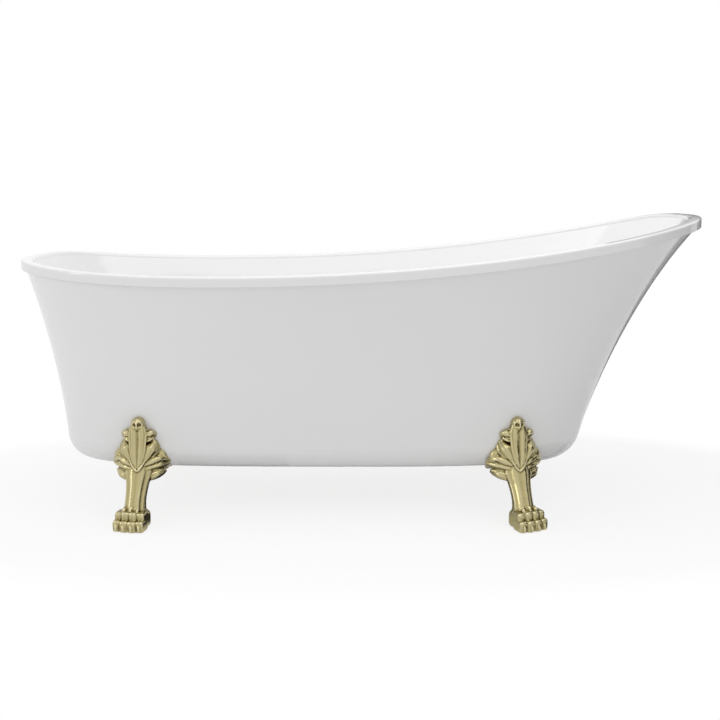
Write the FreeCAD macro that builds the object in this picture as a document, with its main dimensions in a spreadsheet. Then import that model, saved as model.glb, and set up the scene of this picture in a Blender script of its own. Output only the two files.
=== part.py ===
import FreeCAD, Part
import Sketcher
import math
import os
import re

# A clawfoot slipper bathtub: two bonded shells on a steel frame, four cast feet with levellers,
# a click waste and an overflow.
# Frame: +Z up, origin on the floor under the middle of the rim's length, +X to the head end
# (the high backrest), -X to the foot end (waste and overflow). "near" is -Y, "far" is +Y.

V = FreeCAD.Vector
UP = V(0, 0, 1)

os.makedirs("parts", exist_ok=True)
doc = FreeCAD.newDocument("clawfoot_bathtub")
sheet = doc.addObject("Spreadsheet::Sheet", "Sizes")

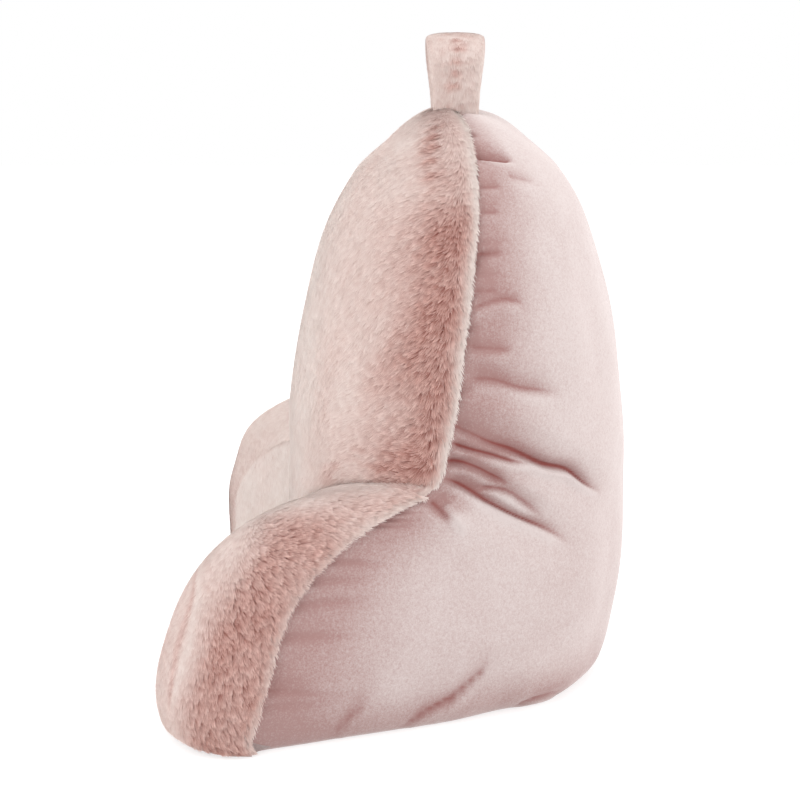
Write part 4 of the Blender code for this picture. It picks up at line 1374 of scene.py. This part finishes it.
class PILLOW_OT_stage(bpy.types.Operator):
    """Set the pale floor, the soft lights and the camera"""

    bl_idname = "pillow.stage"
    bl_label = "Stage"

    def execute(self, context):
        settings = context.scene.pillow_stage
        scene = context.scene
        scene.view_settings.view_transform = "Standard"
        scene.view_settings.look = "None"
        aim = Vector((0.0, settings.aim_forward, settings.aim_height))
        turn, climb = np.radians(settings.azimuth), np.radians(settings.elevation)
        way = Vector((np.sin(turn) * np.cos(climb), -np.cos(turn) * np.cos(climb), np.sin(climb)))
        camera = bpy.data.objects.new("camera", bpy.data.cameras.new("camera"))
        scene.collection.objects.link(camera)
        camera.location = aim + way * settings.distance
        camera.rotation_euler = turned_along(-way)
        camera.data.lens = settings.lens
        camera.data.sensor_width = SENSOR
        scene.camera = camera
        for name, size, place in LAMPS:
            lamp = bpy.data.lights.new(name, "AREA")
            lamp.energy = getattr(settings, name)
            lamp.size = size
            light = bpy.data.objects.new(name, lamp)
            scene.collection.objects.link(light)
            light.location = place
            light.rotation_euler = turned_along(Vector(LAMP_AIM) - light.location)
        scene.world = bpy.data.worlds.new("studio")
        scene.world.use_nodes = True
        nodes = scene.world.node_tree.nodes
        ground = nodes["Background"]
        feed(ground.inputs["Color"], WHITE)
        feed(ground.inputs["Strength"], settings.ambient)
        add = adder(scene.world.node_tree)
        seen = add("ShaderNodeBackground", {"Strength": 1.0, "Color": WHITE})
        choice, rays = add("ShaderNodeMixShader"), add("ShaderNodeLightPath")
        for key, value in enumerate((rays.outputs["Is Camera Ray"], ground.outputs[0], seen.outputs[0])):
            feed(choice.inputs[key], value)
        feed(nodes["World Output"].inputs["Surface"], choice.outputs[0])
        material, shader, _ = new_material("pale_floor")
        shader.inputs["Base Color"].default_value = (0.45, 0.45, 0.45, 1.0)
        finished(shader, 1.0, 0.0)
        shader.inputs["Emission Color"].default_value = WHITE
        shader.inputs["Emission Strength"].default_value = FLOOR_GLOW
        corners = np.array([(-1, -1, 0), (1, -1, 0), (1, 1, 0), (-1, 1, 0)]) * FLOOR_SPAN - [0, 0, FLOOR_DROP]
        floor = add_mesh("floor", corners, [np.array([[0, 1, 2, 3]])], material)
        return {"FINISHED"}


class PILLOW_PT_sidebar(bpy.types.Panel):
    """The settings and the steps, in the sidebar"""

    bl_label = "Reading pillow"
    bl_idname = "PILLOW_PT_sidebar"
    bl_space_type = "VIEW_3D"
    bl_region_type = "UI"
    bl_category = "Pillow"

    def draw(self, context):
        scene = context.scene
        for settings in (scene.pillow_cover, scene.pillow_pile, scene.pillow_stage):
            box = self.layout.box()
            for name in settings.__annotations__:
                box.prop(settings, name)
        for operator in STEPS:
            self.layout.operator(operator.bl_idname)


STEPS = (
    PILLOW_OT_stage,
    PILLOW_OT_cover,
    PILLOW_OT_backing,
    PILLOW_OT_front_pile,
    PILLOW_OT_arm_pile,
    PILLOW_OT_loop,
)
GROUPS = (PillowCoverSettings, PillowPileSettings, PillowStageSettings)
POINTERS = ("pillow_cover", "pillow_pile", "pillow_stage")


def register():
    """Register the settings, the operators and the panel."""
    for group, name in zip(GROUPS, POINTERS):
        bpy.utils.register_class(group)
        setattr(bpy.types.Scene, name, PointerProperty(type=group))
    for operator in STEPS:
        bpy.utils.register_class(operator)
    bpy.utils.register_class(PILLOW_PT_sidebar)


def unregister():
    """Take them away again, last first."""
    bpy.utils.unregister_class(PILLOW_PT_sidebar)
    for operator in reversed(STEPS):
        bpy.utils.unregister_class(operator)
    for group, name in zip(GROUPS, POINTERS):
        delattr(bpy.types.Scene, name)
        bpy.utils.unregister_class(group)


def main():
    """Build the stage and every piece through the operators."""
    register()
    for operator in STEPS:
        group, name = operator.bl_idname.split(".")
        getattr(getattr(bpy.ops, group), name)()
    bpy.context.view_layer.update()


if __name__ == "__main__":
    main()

******************************

— Request —
Output each record precisely as given.

— Response —
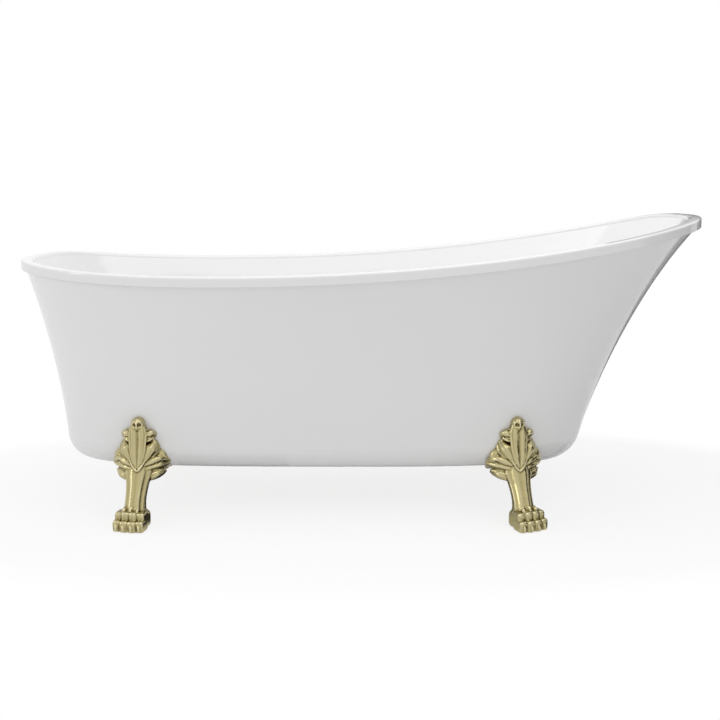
Write the FreeCAD macro that builds the object in this picture as a document, with its main dimensions in a spreadsheet. Then import that model, saved as model.glb, and set up the scene of this picture in a Blender script of its own. Output only the two files.
=== part.py ===
import FreeCAD, Part
import Sketcher
import math
import os
import re

# A clawfoot slipper bathtub: two bonded shells on a steel frame, four cast feet with levellers,
# a click waste and an overflow.
# Frame: +Z up, origin on the floor under the middle of the rim's length, +X to the head end
# (the high backrest), -X to the foot end (waste and overflow). "near" is -Y, "far" is +Y.

V = FreeCAD.Vector
UP = V(0, 0, 1)

os.makedirs("parts", exist_ok=True)
doc = FreeCAD.newDocument("clawfoot_bathtub")
sheet = doc.addObject("Spreadsheet::Sheet", "Sizes")

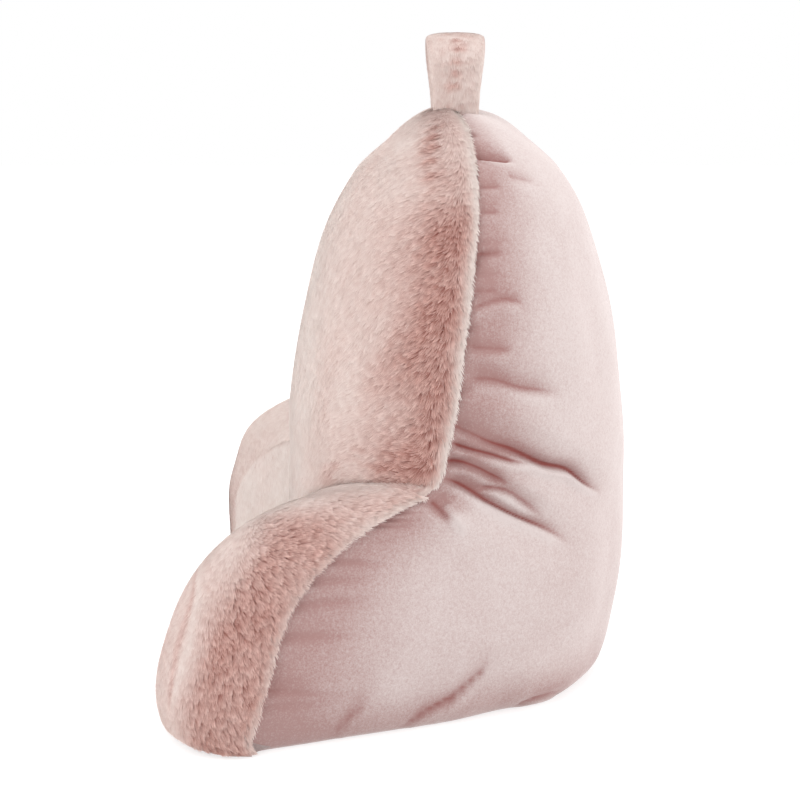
Write part 4 of the Blender code for this picture. It picks up at line 1374 of scene.py. This part finishes it.
class PILLOW_OT_stage(bpy.types.Operator):
    """Set the pale floor, the soft lights and the camera"""

    bl_idname = "pillow.stage"
    bl_label = "Stage"

    def execute(self, context):
        settings = context.scene.pillow_stage
        scene = context.scene
        scene.view_settings.view_transform = "Standard"
        scene.view_settings.look = "None"
        aim = Vector((0.0, settings.aim_forward, settings.aim_height))
        turn, climb = np.radians(settings.azimuth), np.radians(settings.elevation)
        way = Vector((np.sin(turn) * np.cos(climb), -np.cos(turn) * np.cos(climb), np.sin(climb)))
        camera = bpy.data.objects.new("camera", bpy.data.cameras.new("camera"))
        scene.collection.objects.link(camera)
        camera.location = aim + way * settings.distance
        camera.rotation_euler = turned_along(-way)
        camera.data.lens = settings.lens
        camera.data.sensor_width = SENSOR
        scene.camera = camera
        for name, size, place in LAMPS:
            lamp = bpy.data.lights.new(name, "AREA")
            lamp.energy = getattr(settings, name)
            lamp.size = size
            light = bpy.data.objects.new(name, lamp)
            scene.collection.objects.link(light)
            light.location = place
            light.rotation_euler = turned_along(Vector(LAMP_AIM) - light.location)
        scene.world = bpy.data.worlds.new("studio")
        scene.world.use_nodes = True
        nodes = scene.world.node_tree.nodes
        ground = nodes["Background"]
        feed(ground.inputs["Color"], WHITE)
        feed(ground.inputs["Strength"], settings.ambient)
        add = adder(scene.world.node_tree)
        seen = add("ShaderNodeBackground", {"Strength": 1.0, "Color": WHITE})
        choice, rays = add("ShaderNodeMixShader"), add("ShaderNodeLightPath")
        for key, value in enumerate((rays.outputs["Is Camera Ray"], ground.outputs[0], seen.outputs[0])):
            feed(choice.inputs[key], value)
        feed(nodes["World Output"].inputs["Surface"], choice.outputs[0])
        material, shader, _ = new_material("pale_floor")
        shader.inputs["Base Color"].default_value = (0.45, 0.45, 0.45, 1.0)
        finished(shader, 1.0, 0.0)
        shader.inputs["Emission Color"].default_value = WHITE
        shader.inputs["Emission Strength"].default_value = FLOOR_GLOW
        corners = np.array([(-1, -1, 0), (1, -1, 0), (1, 1, 0), (-1, 1, 0)]) * FLOOR_SPAN - [0, 0, FLOOR_DROP]
        floor = add_mesh("floor", corners, [np.array([[0, 1, 2, 3]])], material)
        return {"FINISHED"}


class PILLOW_PT_sidebar(bpy.types.Panel):
    """The settings and the steps, in the sidebar"""

    bl_label = "Reading pillow"
    bl_idname = "PILLOW_PT_sidebar"
    bl_space_type = "VIEW_3D"
    bl_region_type = "UI"
    bl_category = "Pillow"

    def draw(self, context):
        scene = context.scene
        for settings in (scene.pillow_cover, scene.pillow_pile, scene.pillow_stage):
            box = self.layout.box()
            for name in settings.__annotations__:
                box.prop(settings, name)
        for operator in STEPS:
            self.layout.operator(operator.bl_idname)


STEPS = (
    PILLOW_OT_stage,
    PILLOW_OT_cover,
    PILLOW_OT_backing,
    PILLOW_OT_front_pile,
    PILLOW_OT_arm_pile,
    PILLOW_OT_loop,
)
GROUPS = (PillowCoverSettings, PillowPileSettings, PillowStageSettings)
POINTERS = ("pillow_cover", "pillow_pile", "pillow_stage")


def register():
    """Register the settings, the operators and the panel."""
    for group, name in zip(GROUPS, POINTERS):
        bpy.utils.register_class(group)
        setattr(bpy.types.Scene, name, PointerProperty(type=group))
    for operator in STEPS:
        bpy.utils.register_class(operator)
    bpy.utils.register_class(PILLOW_PT_sidebar)


def unregister():
    """Take them away again, last first."""
    bpy.utils.unregister_class(PILLOW_PT_sidebar)
    for operator in reversed(STEPS):
        bpy.utils.unregister_class(operator)
    for group, name in zip(GROUPS, POINTERS):
        delattr(bpy.types.Scene, name)
        bpy.utils.unregister_class(group)


def main():
    """Build the stage and every piece through the operators."""
    register()
    for operator in STEPS:
        group, name = operator.bl_idname.split(".")
        getattr(getattr(bpy.ops, group), name)()
    bpy.context.view_layer.update()


if __name__ == "__main__":
    main()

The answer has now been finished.